5. To address the student’s anticipated needs.


IEP Amendments

In making changes to a student’s IEP after the annual IEP Team meeting for a school year, the parent/ adult student and the district may agree, in writing, not to convene an IEP meeting for the purposes of making such changes, and instead, may develop a written document to amend the student’s current IEP. Districts must document the changes made to the IEP on the IEP Amendment Form and provide a copy to the parents. The changes made during the amendment process must be incorporated into the Online IEP. The parent/adult student may request a copy of the revised IEP with the amendment incorporated. The annual review date remains the date of the original Online IEP. In accordance with WV Code §18-20-1c, each service provider impacted by the changes must read and sign a copy of the student’s IEP.


Other IEP Reviews

Per WVDE Policy 2419, an IEP meeting must also be convened:

1. When another agency fails to deliver transition or other services outlined in the IEP, the IEP Team must reconvene to identify alternative strategies to meet the transition objectives for the child set out in the IEP.

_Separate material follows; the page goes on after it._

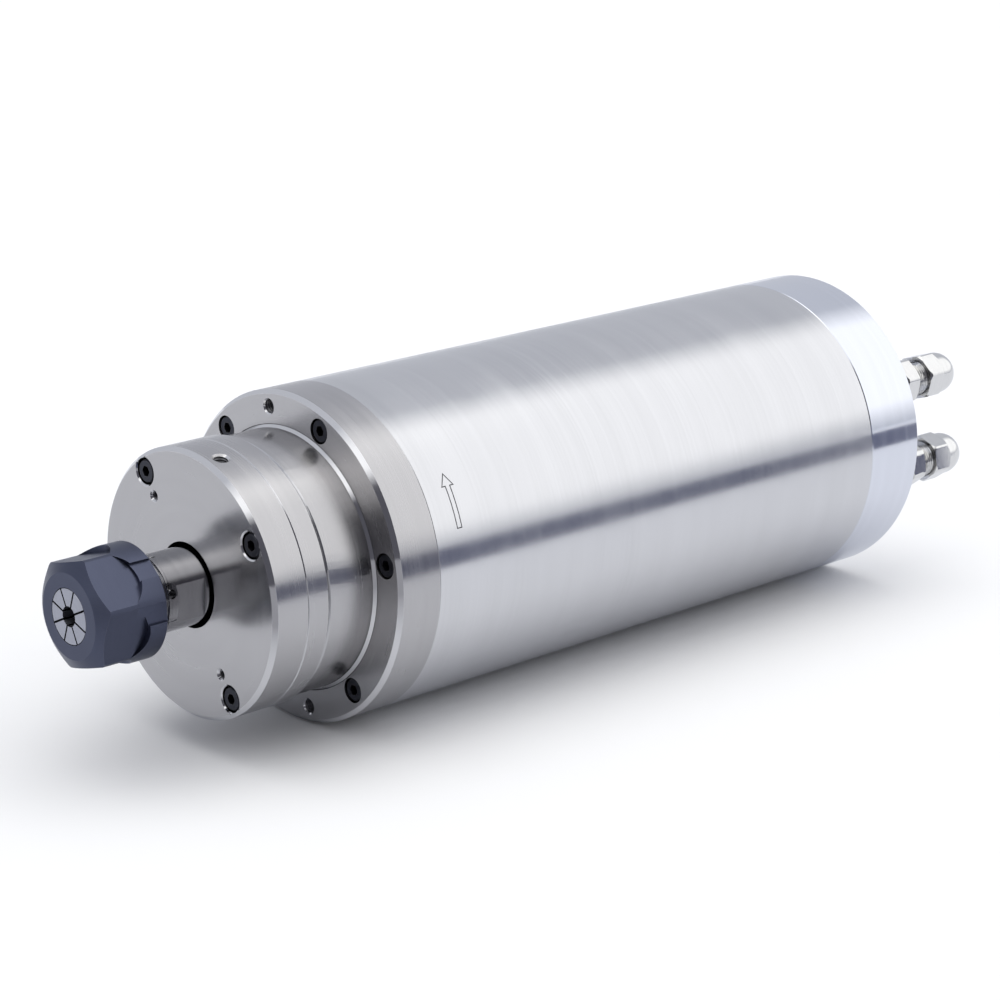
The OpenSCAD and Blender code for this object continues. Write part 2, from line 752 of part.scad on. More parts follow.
// Water jacket: ring channels that are joined by gaps on alternate sides
module water_jacket() {
    out_r = jacket_r - seat_gap;
    last_x = channel_start + (channels - 1) * channel_pitch;
    riser_xs = [last_x + channel_w / 2, channel_start + channel_w / 2];
    floor_r = jacket_r - channel_depth;
    groove_w = seal_d + 0.7;
    color(aluminium) difference() {
        tube(tube_x, frame_x, jacket_bore_r, out_r);
        for (k = [0:channels - 1])
            tube(channel_start + k * channel_pitch, channel_start + k * channel_pitch + channel_w,
                 floor_r, body_r);
        for (k = [0:channels - 2])
            at_angle(k % 2 == 0 ? 270 : 180, floor_r)
                translate([channel_start + k * channel_pitch + channel_w / 2, -channel_w / 2, 0])
                    cube([channel_pitch, channel_w, tube_wall + channel_depth]);
        for (x = seal_xs)
            tube(x - groove_w / 2, x + groove_w / 2, jacket_r - seal_d, body_r);
        for (k = [0, 1])
            at_angle(port_angles[k], port_r) {
                rod(riser_xs[k], frame_x + cut, passage_d / 2);
                translate([riser_xs[k], 0, 0]) cylinder(h = body_r - port_r, d = passage_d);
            }
        around(flange_screws_n, flange_screw_turn, flange_screw_r)
            rod(tube_x - cut, counterbore_depth + flange_screw_l + cut, screw_d / 2 + thread_gap);
        around(rear_screws_n, rear_screw_turn, rear_screw_r)
            rod(rear_seat_x - rear_screw_l - cut, frame_x + cut, screw_d / 2 + thread_gap);
    }
}

// Sealing rings between water jacket and body tube
module jacket_seals() {
    ring_r = (seal_d - seat_gap) / 2;
    color(rubber) for (x = seal_xs)
        rotate([0, 90, 0]) rotate_extrude() translate([jacket_r - seal_d / 2, x]) circle(r = ring_r);
}

// Cutters or bars for the stator slots, made narrower by a gap for the winding
module slot_shapes(x0, x1, gap) {
    around(stator_slots, 0, stator_bore_r + tooth_tip_t + gap)
        translate([x0, gap - stator_slot_w / 2, 0])
            cube([x1 - x0, stator_slot_w - 2 * gap,
                  slot_floor_r - stator_bore_r - tooth_tip_t - 2 * gap]);
}

// Stator core: the laminated stack with its slots and their mouths
module stator_core() {
    color(lamination) difference() {
        tube(stator_x, stator_end_x, stator_bore_r, jacket_bore_r - seat_gap);
        slot_shapes(stator_x - cut, stator_end_x + cut, 0);
        around(stator_slots, 0, stator_bore_r - cut)
            translate([stator_x - cut, -stator_slot_w / 6, 0])
                cube([stator_end_x - stator_x + 2 * cut, stator_slot_w / 3, tooth_tip_t + 2 * cut]);
    }
}

// Stator winding: the coils in the slots and the turns at both ends
module stator_winding() {
    gap = 0.2;
    in_r = stator_bore_r + tooth_tip_t + gap;
    out_r = slot_floor_r + 1;
    edge = 2;
    color(copper) {
        slot_shapes(stator_x - cut, stator_end_x + cut, gap);
        for (side = [[stator_x, -1], [stator_end_x, 1]]) {
            x = side[0] + side[1] * 0.1;
            far = side[0] + side[1] * winding_l;
            turned([[in_r, x], [in_r, far - side[1] * edge], [in_r + edge, far], [out_r - edge, far],
                    [out_r, far - side[1] * edge], [out_r, x]]);
        }
    }
}

// A straight piece of wire with a ball at its far end, a little thicker than the wire
module wire(from, to, d) {
    run = to - from;
    translate(from) rotate([0, acos(run[2] / norm(run)), atan2(run[1], run[0])])
        cylinder(h = norm(run), d = d);
    translate(to) sphere(d = d * 1.05);
}

// Motor leads: from the winding through the rear frame to the socket's solder ends
module motor_leads() {
    bend_x = rb_end_x + 2;
    color(rubber) for (k = [0:2]) {
        pin = pin_place(lead_pins[k]);
        lead_z = socket_z + (k - 1) * (lead_d + 0.4);
        bend = [bend_x, lead_y, lead_z];
        wire([stator_end_x + winding_l, lead_y, lead_z], bend, lead_d);
        wire(bend, [solder_end_x() - lead_d / 2, pin[0], pin[1]], lead_d);
    }
}

// Where a contact pin stands across the rear cap, as [y, z]
function pin_place(k) = [socket_y + socket_pin_circle / 2 * cos(k * pin_step),
                         socket_z + socket_pin_circle / 2 * sin(k * pin_step)];

// The inner end of the solder ends
function solder_end_x() = plate_x - solder_l;

// Rear frame: carries the rear bearings, the water bores and the hole for the leads
module rear_frame() {
    register_r = jacket_bore_r - seat_gap;
    out_r = jacket_r - seat_gap;
    lip_r = rb_outer_r - 3.5;
    hub_end_x = rb_end_x + 0.5;
    seal_r = port_bore_d / 2 + face_seal_w + 0.1;
    color(aluminium) difference() {
        turned([[lip_r, frame_x], [register_r - register_t, frame_x],
                [register_r - register_t, frame_x - register_l], [register_r, frame_x - register_l],
                [register_r, frame_x], [out_r, frame_x], [out_r, cap_x], [hub_r, cap_x],
                [hub_r, hub_end_x], [rb_outer_r, hub_end_x], [rb_outer_r, frame_x + rb_lip_l],
                [lip_r, frame_x + rb_lip_l]]);
        for (angle = port_angles)
            at_angle(angle, port_r) {
                rod(frame_x - cut, cap_x + cut, port_bore_d / 2);
                rod(frame_x - cut, frame_x + face_seal_t, seal_r);
                rod(cap_x - face_seal_t, cap_x + cut, seal_r);
            }
        around(rear_screws_n, rear_screw_turn, rear_screw_r)
            rod(frame_x - cut, cap_x + cut, screw_hole_d / 2);
        translate([0, lead_y, socket_z]) rod(frame_x - register_l - cut, cap_x + cut, lead_hole_d / 2);
    }
}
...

2. Within twenty-one days of a written request by any member including the parent or adult student. However, if the district refuses a parent’s or adult student’s request to convene a meeting, it must respond to the parent/ adult student within five days of receipt of the request, including provision of prior written notice.

3. Within twenty-one days of receipt of written request by a general education teacher who has responsibility for implementing the IEP in accordance with WV Code §18-20-1c.

4. Within ten school days of any disciplinary removal resulting in a change of placement, the IEP Team must conduct a manifestation determination and if appropriate, complete a functional behavioral assessment and/or develop or review a behavioral intervention plan.